Enfin, l'aggravation de la situation autour de Touzla s'inscrit dans la logique de la stratégie des forces antirusses en Occident qui visent à affaiblir le rôle de la Russie dans l'espace postsoviétique.

Si l'on y ajoute les problèmes intérieurs de la Russie, ainsi que le désir de certains hommes politiques russes et ukrainiens de se faire mousser en affichant leur "patriotisme professionnel", on peut supposer que Touzla et tout ce qui en découle resteront longtemps dans les colonnes des journaux et sur le petit écran.

Dans ce contexte, la Russie doit renoncer à vouloir régler le problème de la navigation et de la délimitation des frontières dans la mer Noire et la mer d'Azov en employant les bulldozers et trouver d'autres moyens, plus efficaces, de défendre ses intérêts nationaux et économiques.

Pour l'instant, Touzla est un exemple éclatant de faiblesse de la diplomatie russe et ukrainienne. Est-il possible qu'aucune des parties ne puisse trouver, depuis près de 15 ans, une formule mutuellement avantageuse du règlement de ce problème? Peut-être, ne l'ont-elles pas cherchée, en espérant qu'il ne se produirait rien de grave?

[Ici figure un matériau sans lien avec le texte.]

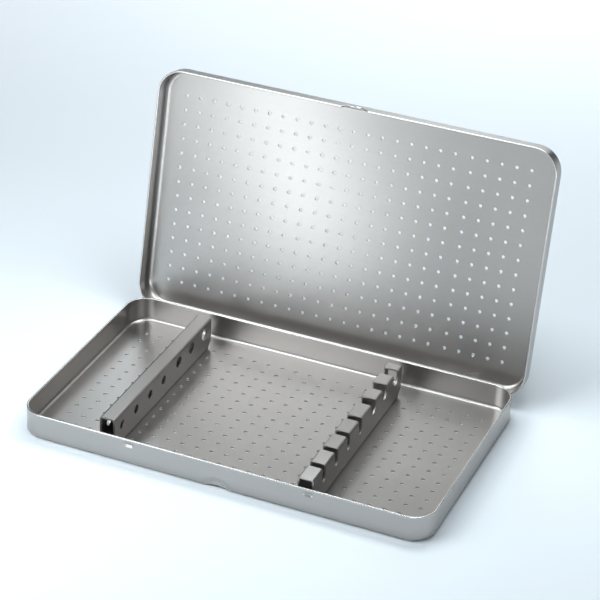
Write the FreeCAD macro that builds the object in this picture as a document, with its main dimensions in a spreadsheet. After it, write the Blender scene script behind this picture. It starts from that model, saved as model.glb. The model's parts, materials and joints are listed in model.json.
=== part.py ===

La situation autour de cette île est, à la fois, comique et tragique: elle est comique du point de vue de l'histoire de son apparition et des tentatives malhabiles pour la régler par des méthodes non traditionnelles, pour ne pas dire plus. Elle est tragique par ses conséquences négatives aussi bien pour l'Ukraine que pour la Russie.

Il y a environ 200 ans, le grand écrivain russe d'origine ukrainienne Nikolai Gogol a décrit une situation analogue dans sa nouvelle "Comment se sont querellés Ivan Ivanovitch et Ivan Nikiforovitch". Chacun des deux anciens amis estimait qu'il avait raison et refusait tout compromis, l'action en justice a duré longtemps, elle a éreinté les deux hommes et n'a rien réglé.

LE POINT DE VUE DE L'AUTEUR NE COINCIDE PAS TOUJOURS AVEC CELUI DE LA REDACTION.